┌──

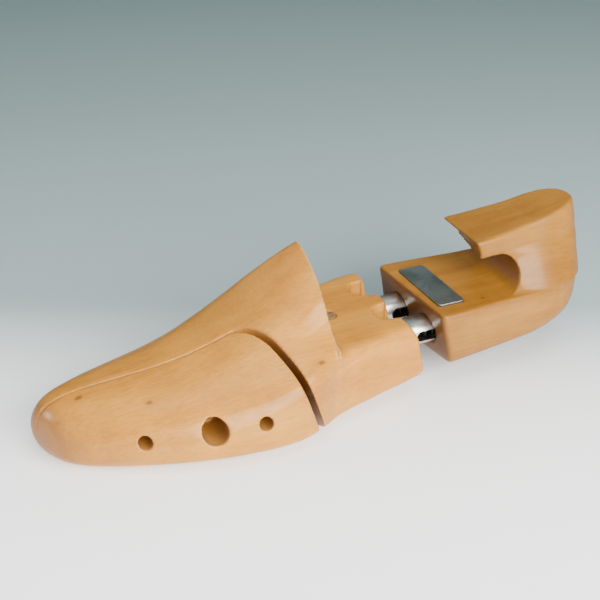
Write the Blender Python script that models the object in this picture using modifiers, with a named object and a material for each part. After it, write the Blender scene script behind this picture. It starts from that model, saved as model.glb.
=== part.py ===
"""Sprung shoe tree for a left shoe: split toe, two steel tubes, hooked heel block.

Metres, +Z up. The toe points to -X and the heel to +X, the outer (little toe)
side of the foot is -Y. The tree stands on the flat sole of its forepart.
Rest pose: heel block pushed fully out by its springs, toe wing pushed forward.
"""

import math

import bmesh
import bpy
from mathutils import Matrix, Vector

MM = 0.001
GAP = 0.3 * MM

# ---------------------------------------------------------------- main sizes
LENGTH = 273.0 * MM
CREST_X = 125.0 * MM          # rear face of the instep crest, from the toe tip
WAIST_REAR_X = 165.6 * MM     # rear top edge of the waist block
HEEL_FRONT_X = 180.6 * MM     # front top edge of the heel block
ORIGIN_X = LENGTH / 2
ORIGIN_Y = -7.3 * MM
SIDE_TILT = 0.07              # flat tops rise this much per unit towards the inner side
AXIS_Y = 1.6 * MM             # middle line of waist block and heel block
WAIST_TOP = 38.6 * MM
HEEL_TOP = 39.3 * MM

# tubes
TUBE_SPACING = 22.6 * MM
TUBE_Z = 25.0 * MM
TUBE_R = 6.75 * MM
TUBE_WALL = 1.0 * MM
TUBE_FRONT = 145.0 * MM
TUBE_REAR = 200.0 * MM
BORE_R = TUBE_R + 0.2 * MM

# heel travel: the cross pin slides in the tubes' slots
HEEL_TRAVEL = 9.5 * MM
HEEL_BORE_END = TUBE_REAR + HEEL_TRAVEL + 4.0 * MM
PIN_R = 2.4 * MM
PIN_X = 193.9 * MM
SLOT_HALF = PIN_R + 0.3 * MM
SLOT_FRONT = 174.5 * MM
SLOT_REAR = PIN_X + SLOT_HALF + 0.05 * MM

# notch over each tube in the rear of the waist block, with the tube's screw in it
NOTCH_X = 161.5 * MM
NOTCH_HALF = 6.6 * MM
NOTCH_FLARE = 2.8 * MM
SCREW_R = 1.6 * MM
SCREW_HEAD_R = 3.1 * MM
SCREW_DEPTH = 16.0 * MM        # from the tube's middle line down to the tip

# toe wing
WING_TRAVEL = 2.8 * MM
WING_GAP = 3.2 * MM
SPLIT_FRONT = Vector((11.0, -1.0)) * MM
SPLIT_REAR = Vector((94.0, -9.0)) * MM
SHOULDER_LONG = 19.5 * MM      # the shoulder is a quarter ellipse in plan
SHOULDER_WIDE = 36.0 * MM
SHOULDER_LEVEL = 20.0 * MM     # height at which those sizes are taken
SHOULDER_SLANT = 0.36          # forward lean of the shoulder per unit of height
SPLIT_KERF = 0.35 * MM

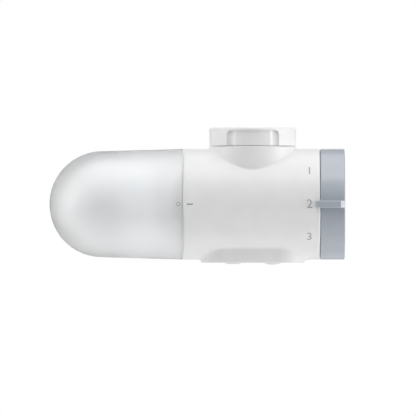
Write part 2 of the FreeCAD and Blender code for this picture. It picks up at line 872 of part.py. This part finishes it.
def knob_round():
    """The knob's round body with the scoop below the bar, its end rims rounded."""
    half = bar_height / 2
    foot_angle = math.degrees(math.asin(half / housing_radius))
    foot = on_side(housing_radius, foot_angle)
    root = Vector(0, -(housing_radius - scoop_depth), -half)
    end = on_side(housing_radius, -scoop_angle)
    chord = end - root
    outward = Vector(0, chord.z, -chord.y).normalize()
    if outward.y > 0:
        outward = outward * -1
    belly = (root + end) / 2 + outward * scoop_bulge
    back = on_side(housing_radius, 180 - scoop_angle / 2 + foot_angle / 2)
    face = solid_face([Part.makeLine(foot, root), arc(root, belly, end), arc(end, back, foot)])
    face.translate(Vector(knob_left, 0, 0))
    body = face.extrude(Vector(knob_width, 0, 0))
    return body.makeFillet(knob_edge, body.Edges)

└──

Copy out exactly the lines running from the line with "Write part 2" to the end of the records, inclusive.

Write part 2 of the FreeCAD and Blender code for this picture. It picks up at line 872 of part.py. This part finishes it.
def knob_round():
    """The knob's round body with the scoop below the bar, its end rims rounded."""
    half = bar_height / 2
    foot_angle = math.degrees(math.asin(half / housing_radius))
    foot = on_side(housing_radius, foot_angle)
    root = Vector(0, -(housing_radius - scoop_depth), -half)
    end = on_side(housing_radius, -scoop_angle)
    chord = end - root
    outward = Vector(0, chord.z, -chord.y).normalize()
    if outward.y > 0:
        outward = outward * -1
    belly = (root + end) / 2 + outward * scoop_bulge
    back = on_side(housing_radius, 180 - scoop_angle / 2 + foot_angle / 2)
    face = solid_face([Part.makeLine(foot, root), arc(root, belly, end), arc(end, back, foot)])
    face.translate(Vector(knob_left, 0, 0))
    body = face.extrude(Vector(knob_width, 0, 0))
    return body.makeFillet(knob_edge, body.Edges)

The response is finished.